==== PROVIDED DATA
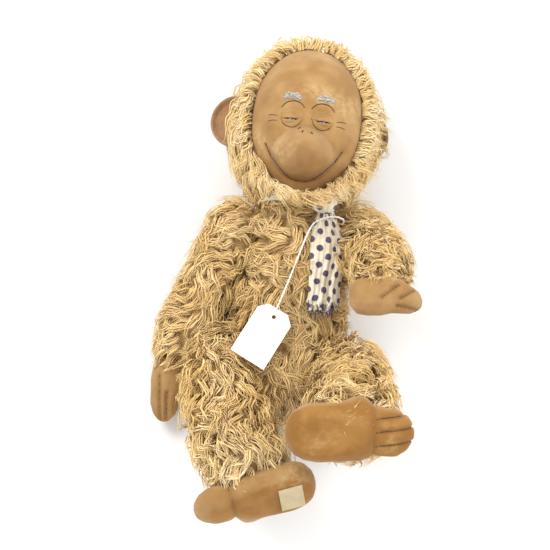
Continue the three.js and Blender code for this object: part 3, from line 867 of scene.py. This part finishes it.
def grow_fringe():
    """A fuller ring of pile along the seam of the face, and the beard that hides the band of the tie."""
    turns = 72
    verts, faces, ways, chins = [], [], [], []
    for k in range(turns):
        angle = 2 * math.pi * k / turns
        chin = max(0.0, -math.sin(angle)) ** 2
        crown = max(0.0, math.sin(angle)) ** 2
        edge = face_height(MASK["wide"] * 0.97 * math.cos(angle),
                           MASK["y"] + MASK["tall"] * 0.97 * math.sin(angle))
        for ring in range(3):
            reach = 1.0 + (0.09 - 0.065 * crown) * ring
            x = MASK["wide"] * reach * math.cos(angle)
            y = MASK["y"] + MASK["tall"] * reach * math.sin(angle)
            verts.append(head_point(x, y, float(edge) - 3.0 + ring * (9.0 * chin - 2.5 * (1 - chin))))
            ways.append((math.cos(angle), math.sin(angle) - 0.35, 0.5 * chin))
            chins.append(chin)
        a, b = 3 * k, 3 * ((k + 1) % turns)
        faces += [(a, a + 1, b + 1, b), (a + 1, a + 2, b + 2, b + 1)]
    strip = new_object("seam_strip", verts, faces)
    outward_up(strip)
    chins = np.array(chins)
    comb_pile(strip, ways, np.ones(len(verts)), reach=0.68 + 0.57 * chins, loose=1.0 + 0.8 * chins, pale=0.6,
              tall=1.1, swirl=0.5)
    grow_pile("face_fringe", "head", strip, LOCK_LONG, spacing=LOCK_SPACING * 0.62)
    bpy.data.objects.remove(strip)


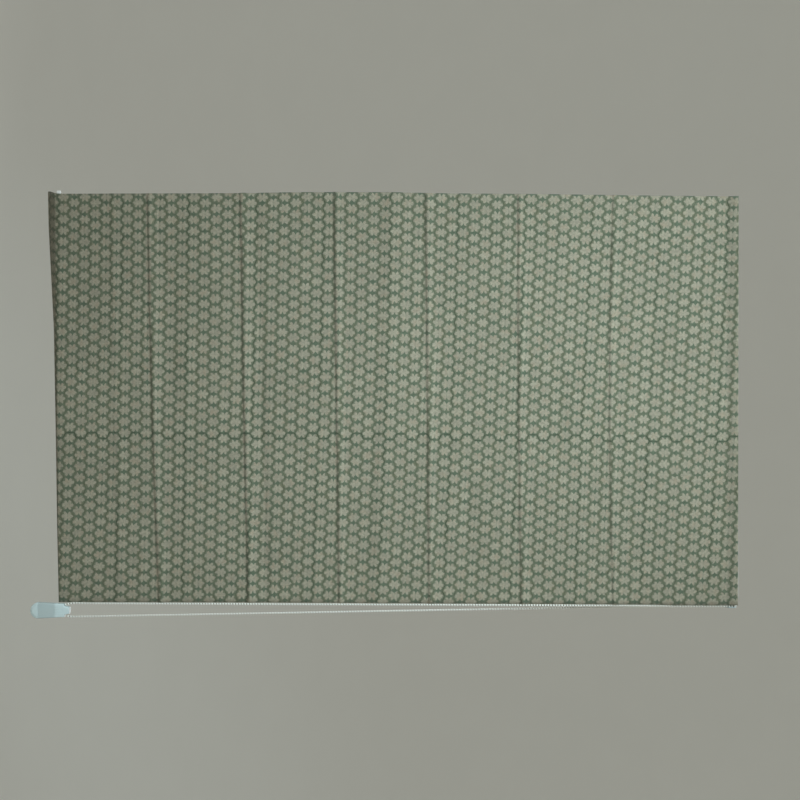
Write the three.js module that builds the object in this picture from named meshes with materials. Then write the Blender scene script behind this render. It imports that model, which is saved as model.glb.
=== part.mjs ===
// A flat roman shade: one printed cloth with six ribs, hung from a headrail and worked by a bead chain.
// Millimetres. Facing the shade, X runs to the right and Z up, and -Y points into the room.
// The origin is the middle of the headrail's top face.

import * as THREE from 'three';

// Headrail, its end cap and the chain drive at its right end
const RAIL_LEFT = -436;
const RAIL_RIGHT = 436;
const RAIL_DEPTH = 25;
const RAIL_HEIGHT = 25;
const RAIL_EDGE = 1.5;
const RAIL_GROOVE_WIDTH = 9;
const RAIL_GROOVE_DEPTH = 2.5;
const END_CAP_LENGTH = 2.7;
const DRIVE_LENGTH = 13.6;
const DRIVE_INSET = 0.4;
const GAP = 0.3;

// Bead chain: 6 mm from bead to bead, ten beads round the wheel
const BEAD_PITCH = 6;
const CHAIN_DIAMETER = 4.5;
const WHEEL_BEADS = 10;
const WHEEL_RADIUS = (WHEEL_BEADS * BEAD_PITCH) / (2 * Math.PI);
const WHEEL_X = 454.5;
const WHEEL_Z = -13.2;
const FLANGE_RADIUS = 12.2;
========
WRITTEN TASK
Please set down all the data word for word.

SOLUTION TO THIS PROBLEM
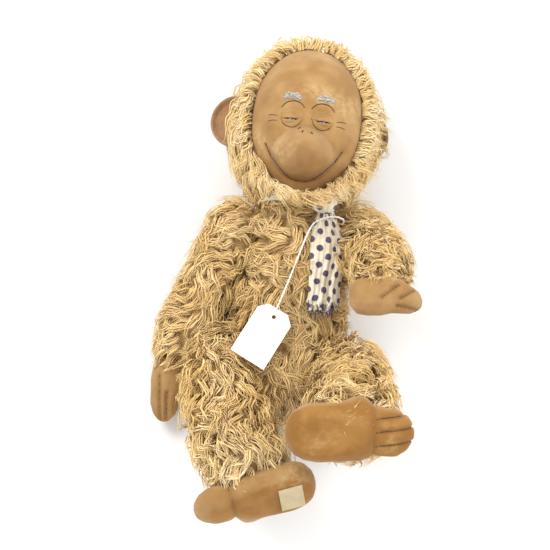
Continue the three.js and Blender code for this object: part 3, from line 867 of scene.py. This part finishes it.
def grow_fringe():
    """A fuller ring of pile along the seam of the face, and the beard that hides the band of the tie."""
    turns = 72
    verts, faces, ways, chins = [], [], [], []
    for k in range(turns):
        angle = 2 * math.pi * k / turns
        chin = max(0.0, -math.sin(angle)) ** 2
        crown = max(0.0, math.sin(angle)) ** 2
        edge = face_height(MASK["wide"] * 0.97 * math.cos(angle),
                           MASK["y"] + MASK["tall"] * 0.97 * math.sin(angle))
        for ring in range(3):
            reach = 1.0 + (0.09 - 0.065 * crown) * ring
            x = MASK["wide"] * reach * math.cos(angle)
            y = MASK["y"] + MASK["tall"] * reach * math.sin(angle)
            verts.append(head_point(x, y, float(edge) - 3.0 + ring * (9.0 * chin - 2.5 * (1 - chin))))
            ways.append((math.cos(angle), math.sin(angle) - 0.35, 0.5 * chin))
            chins.append(chin)
        a, b = 3 * k, 3 * ((k + 1) % turns)
        faces += [(a, a + 1, b + 1, b), (a + 1, a + 2, b + 2, b + 1)]
    strip = new_object("seam_strip", verts, faces)
    outward_up(strip)
    chins = np.array(chins)
    comb_pile(strip, ways, np.ones(len(verts)), reach=0.68 + 0.57 * chins, loose=1.0 + 0.8 * chins, pale=0.6,
              tall=1.1, swirl=0.5)
    grow_pile("face_fringe", "head", strip, LOCK_LONG, spacing=LOCK_SPACING * 0.62)
    bpy.data.objects.remove(strip)


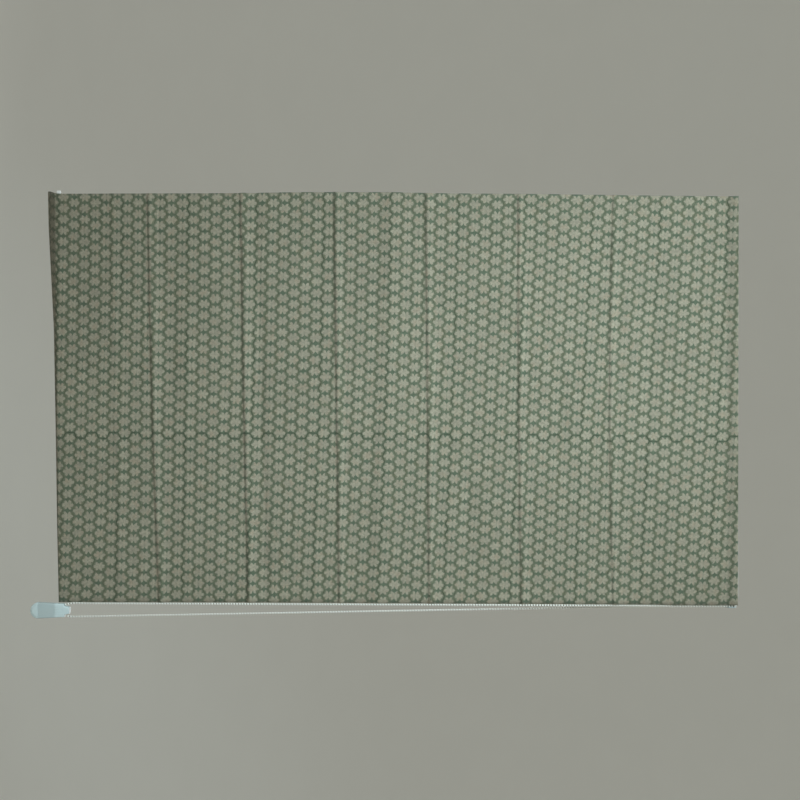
Write the three.js module that builds the object in this picture from named meshes with materials. Then write the Blender scene script behind this render. It imports that model, which is saved as model.glb.
=== part.mjs ===
// A flat roman shade: one printed cloth with six ribs, hung from a headrail and worked by a bead chain.
// Millimetres. Facing the shade, X runs to the right and Z up, and -Y points into the room.
// The origin is the middle of the headrail's top face.

import * as THREE from 'three';

// Headrail, its end cap and the chain drive at its right end
const RAIL_LEFT = -436;
const RAIL_RIGHT = 436;
const RAIL_DEPTH = 25;
const RAIL_HEIGHT = 25;
const RAIL_EDGE = 1.5;
const RAIL_GROOVE_WIDTH = 9;
const RAIL_GROOVE_DEPTH = 2.5;
const END_CAP_LENGTH = 2.7;
const DRIVE_LENGTH = 13.6;
const DRIVE_INSET = 0.4;
const GAP = 0.3;

// Bead chain: 6 mm from bead to bead, ten beads round the wheel
const BEAD_PITCH = 6;
const CHAIN_DIAMETER = 4.5;
const WHEEL_BEADS = 10;
const WHEEL_RADIUS = (WHEEL_BEADS * BEAD_PITCH) / (2 * Math.PI);
const WHEEL_X = 454.5;
const WHEEL_Z = -13.2;
const FLANGE_RADIUS = 12.2;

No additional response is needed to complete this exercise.